Teria sido mais simples anunciar a flexibilização sem formalizar as bandas, especialmente nesse difícil momento de grandes incertezas no mercado financeiro internacional.
Revisão, nas faixas prefixadas, afeta a credibilidade do governo. Aliás, mais cedo ou mais tarde, será necessário abandonar o limite superior arbitrário de um dólar.
Parece também inevitável a elevação dos juros reais e a imposição de controles mais estritos em certas formas de remessa de capitais, até que a turbulência externa esteja amenizada.
A alteração cambial terá necessariamente impacto inflacionário que dificilmente poderá ser neutralizado pelas medidas emergenciais no plano fiscal.
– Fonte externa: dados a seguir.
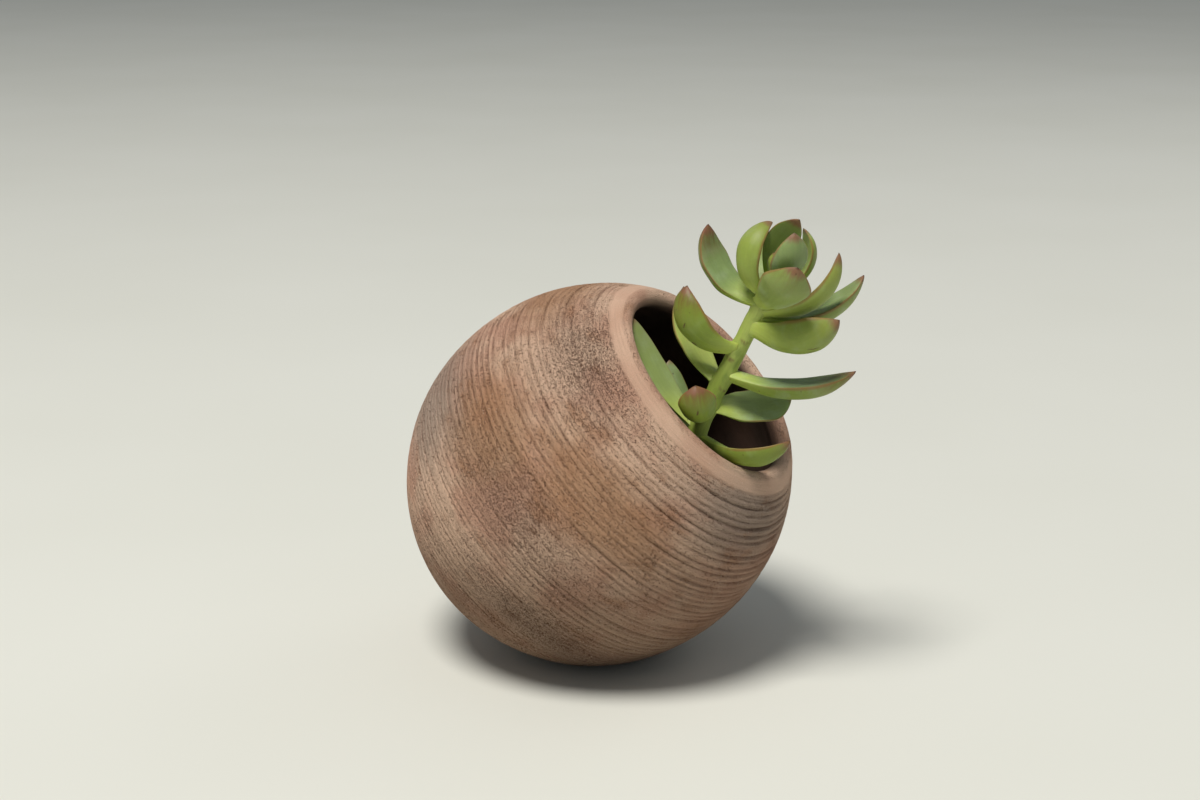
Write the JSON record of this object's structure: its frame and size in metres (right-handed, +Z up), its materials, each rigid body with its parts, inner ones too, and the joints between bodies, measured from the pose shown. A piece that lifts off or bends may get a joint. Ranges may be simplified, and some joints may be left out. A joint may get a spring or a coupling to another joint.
{
  "type": "potted succulent plant",
  "caption": "Thick-leaved succulent on a bare green stem, growing from a hollow unglazed clay ball pot that lies tipped with its round mouth facing up and sideways.",
  "frame": {"origin": "middle of the small flat on the underside of the pot, on which it rests", "axes": "+Z up; +X the level direction that the pot leans and its mouth faces towards; +Y to the left when looking along +X"},
  "size_m": [0.1194, 0.098, 0.1215],
  "materials": {
    "clay": "unglazed gritty terracotta, ribbed by turning, with torn pits and a smooth band round the mouth",
    "earth": "dark crumbly potting soil with mineral grit",
    "stalk": "smooth green succulent stem, satin, with small leaf scars",
    "foliage": "thick waxy succulent leaf, satin, blue-green to yellow-green with reddish brown tips"
  },
  "bodies": {
    "root": {"pot": "clay", "soil": "earth", "stem": "stalk", "leaf_inside_mouth": "foliage", "leaf_left_low": "foliage", "leaf_over_lip": "foliage", "leaf_right_back": "foliage", "leaf_front_small": "foliage", "leaf_left_back": "foliage", "leaf_right_long": "foliage", "leaf_left_front": "foliage", "leaf_right_broad": "foliage", "leaf_right_upper": "foliage", "leaf_right_slim": "foliage", "leaf_left_high": "foliage", "leaf_crown_front": "foliage", "leaf_crown_back": "foliage", "leaf_bud_left": "foliage", "leaf_bud_back": "foliage", "leaf_bud_right": "foliage", "leaf_bud_front": "foliage", "leaf_bud_heart": "foliage"}
  },
  "joints": []
}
Há a questão delicada das tarifas públicas e será impossível evitar alguma elevação nos preços dos importados que vinham funcionando como importante fator deflacionário.
De qualquer forma, é o custo inevitável para evitar o mal maior de uma crise cambial que poderá jogar o país no precipício recessivo.
O novo cenário aponta para uma inflação mais alta e crescimento mais baixo. A intensidade dessas alterações dependerá crucialmente do desdobramento da crise argentina, cujas expectativas foram, aliás, aprovadas pelo Plano Real, sacrificando o objetivo da rápida contenção da inflação, voltando-se a privilegiar o equilíbrio externo.
Nesse novo "mix" de política macro o Brasil amplia sua capacidade de absorver novos choques externos, afasta-se da estratégia mexicana e argentina e fica mais parecido com o Chile. Aumentam as chances de ultrapassar, sem grandes perdas, a turbulência financeira internacional.
Uma última observação: mais do que nunca é agora essencial avançar no campo das reformas estruturais, especialmente na área fiscal, da Previdência Social e da privatização, cujo impacto positivo sobre a poupança doméstica representa a única forma sólida de sustentar o crescimento tornando-o menos dependente dos fluxos externos.
É simplesmente suicídio fundamentar uma estratégia de desenvolvimento em capitais voláteis de curto prazo. O desafio é voltar a atrair o investimento estrangeiro direto cuja motivação principal é a rentabilidade do longo prazo e não a arbitragem especulativa.